▶ **Problem to work on**
The line containing "obj.data.transform(world)" marks where to begin; quote it and every line after it through the end of the data, exactly as written.

▶ **Data lines**
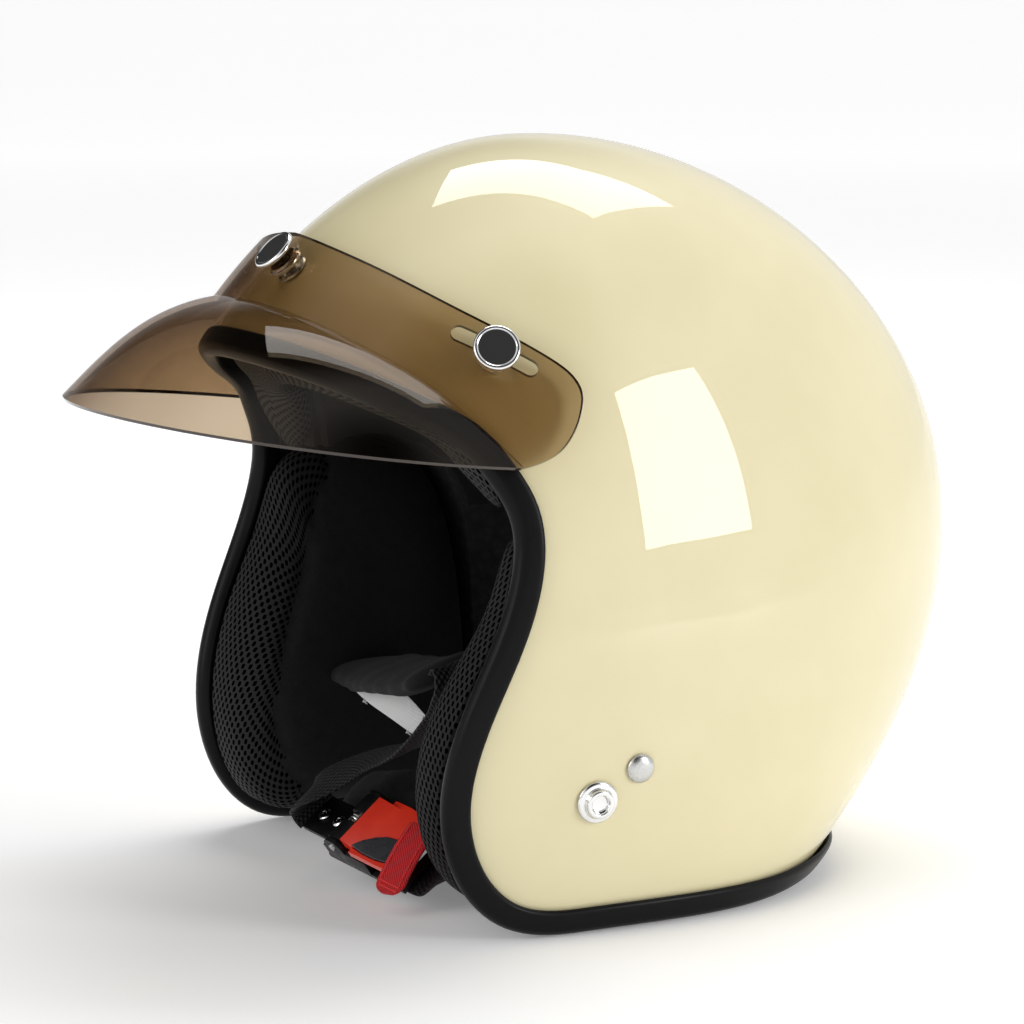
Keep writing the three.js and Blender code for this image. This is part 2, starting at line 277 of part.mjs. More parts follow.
// ---- peak: band over the front of the shell and an arched brim -----------------------
const TOP = [[0, -91.4, 236.0], [15.0, -90.7, 234.0], [32.6, -88.0, 231.2], [50.6, -81.9, 226.3], [65.0, -74.1, 220.3], [75.2, -66.1, 214.7], [83.6, -57.1, 208.9], [89.7, -48.9, 203.5], [94.4, -41.4, 198.1], [97.4, -36.9, 193.7], [100.0, -34.8, 188.4], [101.9, -36.0, 182.9], [103.6, -39.3, 176.5], [104.6, -45.8, 169.5], [104.0, -53.2, 165.9], [102.8, -59.5, 164.2]];
const bandOff = (x) => BAND_OFF + BAND_RISE * Math.exp(-((x / 35) ** 2));
const END = onSurf(V(102.8, -59.5, 164.2), bandOff(102.8));
function peakGrid(n = 13, nb = 3, nr = 4) {
  const T = curve3(TOP, n), a = 128.3, b = 135.4, y0 = -36.1, zc = 179.6, slope = -0.181, bul = 6.8, sag = -2.1;
  let E = [];
  for (let i = 0; i <= 400; i++) { const u = Math.PI / 2 * i / 400, x = a * Math.sin(u), y = y0 - b * Math.cos(u); if (y > END.y) break; E.push(V(x, y, zc + slope * (y - (y0 - b)) - sag * (x / a) ** 2)); }
  const d = END.clone().sub(E[E.length - 1]), L = E.length - 1; E = evenly(E.map((p, i) => p.addScaledVector(d, (i / L) ** 3)), n);
  const K = curve3([[0, -112, 213.3], [30, -107, 210.3], [58, -95, 200.8], [80, -78, 186.3], [95, -66, 172.3], [END.x, END.y, END.z]], n).map((p) => onSurf(p, bandOff(p.x)));
  K[n] = END.clone(); const rows = [];
  for (let i = 0; i <= nb; i++) rows.push(T.map((p, j) => (j === n ? END.clone() : onSurf(p.clone().lerp(K[j], i / nb), bandOff(p.clone().lerp(K[j], i / nb).x)))));
  const up = V(0, -0.35, 0.94), L0 = E[0].distanceTo(K[0]);
  for (let i = 1; i <= nr; i++) { const w = i / nr; rows.push(K.map((p, j) => p.clone().lerp(E[j], w).addScaledVector(up, bul * E[j].distanceTo(p) / L0 * Math.sin(Math.PI * w ** 0.85)))); rows[rows.length - 1][n] = END.clone(); }
  return rows.map((r) => [...r.slice(1).reverse().map((p) => V(-p.x, p.y, p.z)), ...r]);
}
{
  const G = peakGrid(), R = G.length, C = G[0].length, at3 = (i, j) => G[clamp(i, 0, R - 1)][clamp(j, 0, C - 1)];
  const nrm = (i, j) => { const n = at3(i, j + 1).clone().sub(at3(i, j - 1)).cross(at3(i + 1, j).clone().sub(at3(i - 1, j))); if (n.length() < 1e-6) return null; return n.normalize(); };
  let N = G.map((r, i) => r.map((_, j) => nrm(i, j)));
  for (const j of [0, C - 1]) for (let i = 0; i < R; i++) { const s = N[i][j === 0 ? 1 : C - 2]; N[i][j] = s ? s.clone() : V(Math.sign(G[i][j].x), 0, 0); }
  // all rows meet at the two band ends, so they share one normal there
  for (const j of [0, C - 1]) { const m = V(); for (let i = 0; i < R; i++) m.add(N[i][j]); m.normalize(); for (let i = 0; i < R; i++) N[i][j] = m.clone(); }
  const pos = [], ix = [], id = (s, i, j) => s * R * C + i * C + j, sgn = N[0][Math.floor(C / 2)].z > 0 ? 1 : -1;
  for (const s of [1, -1]) for (let i = 0; i < R; i++) for (let j = 0; j < C; j++) { const p = G[i][j].clone().addScaledVector(N[i][j], sgn * s * PEAK_T / 2); pos.push(p.x, p.y, p.z); }
  for (let i = 0; i < R - 1; i++) for (let j = 0; j < C - 1; j++) { for (const [s, f] of [[0, 0], [1, 1]]) { const q = [id(s, i, j), id(s, i, j + 1), id(s, i + 1, j + 1), id(s, i + 1, j)]; if (f) ix.push(q[0], q[1], q[2], q[0], q[2], q[3]); else ix.push(q[0], q[2], q[1], q[0], q[3], q[2]); } }
  const wall = (i, j, k, l) => ix.push(id(0, i, j), id(0, k, l), id(1, k, l), id(0, i, j), id(1, k, l), id(1, i, j));
  for (let j = 0; j < C - 1; j++) { wall(0, j, 0, j + 1); wall(R - 1, j + 1, R - 1, j); }
  const g = new THREE.BufferGeometry(); g.setAttribute('position', new THREE.BufferAttribute(new Float32Array(pos), 3)); g.setIndex(ix);
  let peak = solid(g);
  for (const s of [1, -1]) {   // slots for the side snaps, along the top edge of the band
    const d = V(s * 0.554, 0.715, -0.427), f = snaps[s > 0 ? 'left' : 'right']; d.addScaledVector(f.n, -d.dot(f.n)).normalize(); const y = f.n.clone().cross(d);
    const sh = new THREE.Shape(); const w = 2.8, l0 = -14, l1 = 13; sh.absarc(l1, 0, w, -Math.PI / 2, Math.PI / 2, false); sh.absarc(l0, 0, w, Math.PI / 2, Math.PI * 1.5, false);
    const c = new THREE.ExtrudeGeometry(sh, { depth: 14, bevelEnabled: false, curveSegments: 6 }); c.applyMatrix4(new THREE.Matrix4().makeBasis(d, y, f.n)); c.translate(f.p.x, f.p.y, f.p.z); peak = peak.subtract(solid(c));
  }
  peak = peak.subtract(solid(orient(cyl(2.8, 30, 12), snaps.centre.p, snaps.centre.n)));
  add('peak', geom(peak), M.smoke);
}

// ---- chin strap -------------------------------------------------------------------------
add('strap_sleeve', strap(SLEEVE, SLEEVE_W, 29, 6.5, 14, 0.32, 0.1), M.cloth);
const S_END = SLEEVE[5];
add('webbing_right', strap([[S_END[0] + 2.6, S_END[1] - 0.3, S_END[2] + 0.9], [50.5, -57.2, 87], [54, -58, 82], [51, -57.5, 75.5], [42, -56.6, 69.7], [15, -59.3, 52], [-6, -64.2, 41.5], arr(bp(3.5, 10.5, 13.5)), arr(bp(-1.6, 10, 8.5)), arr(bp(-2.6, 10, 4)), arr(bp(-1.5, 10, 1.2))], [[-0.1, 0.97, 0.24], [-0.1, 0.97, 0.24], [0, 1, 0], [0, 0.97, -0.24], [0, 0.95, -0.1], [0.1, 0.95, 0.3], [0, 0.85, 0.5], arr(BW), arr(BW), arr(BW), arr(BW)], WEB_W - 5, WEB_T, 26), M.web);
add('webbing_left', strap(NEAR, NEAR_W, WEB_W, WEB_T, 10), M.web);
add('strap_pad', strap([arr(bp(-11, 28, -12)), arr(bp(4, 31, -9)), arr(bp(20, 35, -5)), arr(bp(42, 39, 1.5))], [arr(BW), arr(BW), arr(BW), arr(BW)], 22, 6, 10, 0.32, 0.22), M.cloth);
add('label', strap([[-45, -45.9, 51.4], [-30, -44.4, 52.2], [-12, -44.8, 54.5], [2.5, -46.0, 56.0]], [[0.5, 0.35, 0.8], [0.5, 0.3, 0.85], [0.5, 0.3, 0.85], [0.5, 0.3, 0.85]], 11, 0.8, 6), M.label);

// buckle, in its own frame: l along the strap, w across, h towards its face
const box = (l0, l1, w0, w1, h0, h1) => { const g = new THREE.BoxGeometry(l1 - l0, w1 - w0, h1 - h0); g.translate((l0 + l1) / 2, (w0 + w1) / 2, (h0 + h1) / 2); return solid(g); };
const inB = (man) => { const g = geom(man); g.applyMatrix4(new THREE.Matrix4().makeBasis(BL, BW, BN)); g.translate(B0.x, B0.y, B0.z); return g; };
const prismW = (pts, w0, w1) => { const g = new THREE.ExtrudeGeometry(new THREE.Shape(pts.map(([l, h]) => new THREE.Vector2(l, h))), { depth: w1 - w0, bevelEnabled: false, curveSegments: 8 }); g.applyMatrix4(new THREE.Matrix4().set(1, 0, 0, 0, 0, 0, -1, w1, 0, 1, 0, 0, 0, 0, 0, 1)); return solid(g); };
const alongW = (r, w0, w1, l, h, seg = 14) => { const g = cyl(r, w1 - w0, seg); g.translate(l, (w0 + w1) / 2, h); return solid(g); };
const plan = (pts, h0, h1) => { const g = new THREE.ExtrudeGeometry(new THREE.Shape(pts.map(([l, w]) => new THREE.Vector2(l, w))), { depth: h1 - h0, bevelEnabled: false }); g.translate(0, 0, h0); return solid(g); };
const LENS = [[38.5, 0.4], [41, 4.2], [44.5, 7.4], [49, 9.6], [54, 10.4], [59, 9.6], [64.6, 6.6], [62, 2.8], [58, 0.6], [52, -0.2], [45, -0.3]];
const PIN_L = 27, PIN_H = 7.2, BW0 = -2, BW1 = 24;
// frame: floor plate with two cheeks that carry the pin, and a bar at the back for the webbing
let frame = box(19, 64, BW0, BW1, -1.8, 0).add(box(20, 45, BW0, BW0 + 1.8, -1.8, 5.6)).add(box(20, 45, BW1 - 1.8, BW1, -1.8, 5.6));
for (const w of [[BW0, BW0 + 1.8], [BW1 - 1.8, BW1]]) frame = frame.add(prismW([[20, 0], [34, 0], [32, 8], [29.5, 10.2], [24.5, 10.2], [22, 8]], w[0], w[1]));
frame = frame.subtract(alongW(1.75, BW0 - 1, BW1 + 1, PIN_L, PIN_H)).subtract(box(55, 59, 1.5, 20.5, -3, 2));
add('buckle_frame', inB(frame), M.plastic);
add('lever_pin', inB(alongW(1.45, BW0 - 0.8, BW1 + 0.8, PIN_L, PIN_H)), M.steel);
// lever: turns on the pin, carries the toothed catch under it and the pull tab at its end
let lever = prismW([[22.5, 6], [23.5, 9.6], [27, 11.2], [32, 11.4], [44, 9.8], [56, 9.6], [66, 11.4], [66.4, 9.2], [57, 7.0], [44, 6.9], [32, 6.6], [29, 4.4], [25, 4.4]], BW0 + 2.2, BW1 - 2.2);
lever = lever.add(prismW([[38, 6.95], [38, 9.4], [44, 9.8], [56, 9.6], [66, 11.4], [66.4, 9.2], [57, 7.0]], BW0, BW1)).subtract(alongW(1.75, -5, 30, PIN_L, PIN_H)).subtract(box(20, 31.4, 8.6, 13.4, 2, 14)).intersect(plan([[20, -3], [58, -2.6], [63, -1.2], [67, 3], [69, 10], [68.6, 16], [66, 19.6], [58, 22.4], [47, 24.2], [20, 25]], -2, 20)).subtract(plan(LENS.map(([l, w]) => [52 + (l - 52) * 1.03, 4.9 + (w - 4.9) * 1.08]), 8.5, 16));
add('buckle_lever', inB(lever), M.red);
add('lever_insert', inB(plan(LENS, 8.8, 14).intersect(prismW([[34, 8], [34, 11.9], [44, 10.4], [56, 10.2], [66, 12.0], [66, 8]], -3, 20))), M.grey);
add('pawl', inB(box(32.6, 36.4, 4, 18, 3.0, 6.2).add(prismW([[32.6, 3.0], [33.4, 2.45], [34.4, 3.0]], 4, 18)).add(prismW([[34.4, 3.0], [35.4, 2.45], [36.4, 3.0]], 4, 18))), M.steel);
// return spring: turns of wire round the pin, in the gap between the lever's two knuckles
{
  const P = []; for (let i = 0; i <= 40; i++) { const t = i / 40 * Math.PI * 5; P.push(V(PIN_L + 2.5 * Math.cos(t), 9.4 + i / 40 * 3.2, PIN_H + 2.5 * Math.sin(t))); }
  const sh = new THREE.Shape(); sh.absarc(0, 0, 0.42, 0, Math.PI * 2, false);
  const g = clean(new THREE.ExtrudeGeometry(sh, { steps: 36, curveSegments: 3, extrudePath: new THREE.CatmullRomCurve3(P), bevelEnabled: false }));
  g.applyMatrix4(new THREE.Matrix4().makeBasis(BL, BW, BN)); g.translate(B0.x, B0.y, B0.z); add('lever_spring', g, M.steel);
}
add('pull_tab', strap([arr(bp(63.5, 19, 12.9)), arr(bp(65.5, 12, 13.6)), arr(bp(67.5, 4, 13.2)), arr(bp(69.5, -4, 12)), arr(bp(71, -10, 10.5))], Array(5).fill(arr(BL)), 12, 1.6, 8), M.tab);
// ratchet strap: plain riveted end, teeth on its face
let tongue = box(0, 50, 2, 18, 0.5, 1.6).add(box(0, 17.5, 2, 18, 0.5, 2.2));
for (let l = 20; l < 47; l += 2.5) tongue = tongue.add(prismW([[l, 1.5], [l + 2.0, 2.15], [l + 2.2, 1.5]], 3.5, 16.5));
add('ratchet_strap', inB(tongue), M.plastic);
for (const [i, l] of [[1, 5], [2, 14]]) add(`tongue_rivet_${i}`, (() => { const g = lathe([[0.9, 2.5], [2.6, 2.5], [2.7, 2.9], [1.8, 3.5], [0.9, 3.3], [0.9, 2.5]], 14); g.rotateX(Math.PI / 2); g.applyMatrix4(new THREE.Matrix4().makeBasis(BL, BW, BN)); const c = bp(l, 10, 0); g.translate(c.x, c.y, c.z); return clean(g); })(), M.chrome);

export default helmet;
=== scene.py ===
import bpy, bmesh, json, math
import numpy as np
from mathutils import Vector, Matrix


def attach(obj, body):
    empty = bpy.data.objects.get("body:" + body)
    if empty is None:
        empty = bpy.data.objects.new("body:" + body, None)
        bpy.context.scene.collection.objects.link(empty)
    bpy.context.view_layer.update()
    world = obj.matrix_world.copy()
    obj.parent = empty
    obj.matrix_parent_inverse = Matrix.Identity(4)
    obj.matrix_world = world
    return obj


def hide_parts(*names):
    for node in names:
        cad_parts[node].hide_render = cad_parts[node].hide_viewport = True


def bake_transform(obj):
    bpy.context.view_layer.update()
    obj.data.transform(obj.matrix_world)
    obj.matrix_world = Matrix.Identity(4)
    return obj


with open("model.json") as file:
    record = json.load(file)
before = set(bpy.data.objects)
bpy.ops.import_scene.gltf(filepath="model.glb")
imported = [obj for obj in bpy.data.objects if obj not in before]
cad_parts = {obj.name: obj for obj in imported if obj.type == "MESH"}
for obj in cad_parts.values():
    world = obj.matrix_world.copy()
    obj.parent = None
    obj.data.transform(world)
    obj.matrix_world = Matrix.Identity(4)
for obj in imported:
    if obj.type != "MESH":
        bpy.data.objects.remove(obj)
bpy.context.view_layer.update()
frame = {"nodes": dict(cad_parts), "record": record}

SHIFT = np.array([0.0, 3.75, 0.5])          # the formulas below are in millimetres, before this shift
def row(p):
    return (np.asarray(p, float) + SHIFT) / 1000.0

# ------------------------------------------------------------------ shell surface
SHELL, CROWN_Z, HALF_W, WIDTH_Z = 3.0, 269.3, 114.6, 76.4
BACK, BACK_Z, FRONT, FRONT_Z, MID_Y = 164.3, 129.0, 151.1, 86.0, 0.3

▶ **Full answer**
    obj.data.transform(world)
    obj.matrix_world = Matrix.Identity(4)
for obj in imported:
    if obj.type != "MESH":
        bpy.data.objects.remove(obj)
bpy.context.view_layer.update()
frame = {"nodes": dict(cad_parts), "record": record}

SHIFT = np.array([0.0, 3.75, 0.5])          # the formulas below are in millimetres, before this shift
def row(p):
    return (np.asarray(p, float) + SHIFT) / 1000.0

# ------------------------------------------------------------------ shell surface
SHELL, CROWN_Z, HALF_W, WIDTH_Z = 3.0, 269.3, 114.6, 76.4
BACK, BACK_Z, FRONT, FRONT_Z, MID_Y = 164.3, 129.0, 151.1, 86.0, 0.3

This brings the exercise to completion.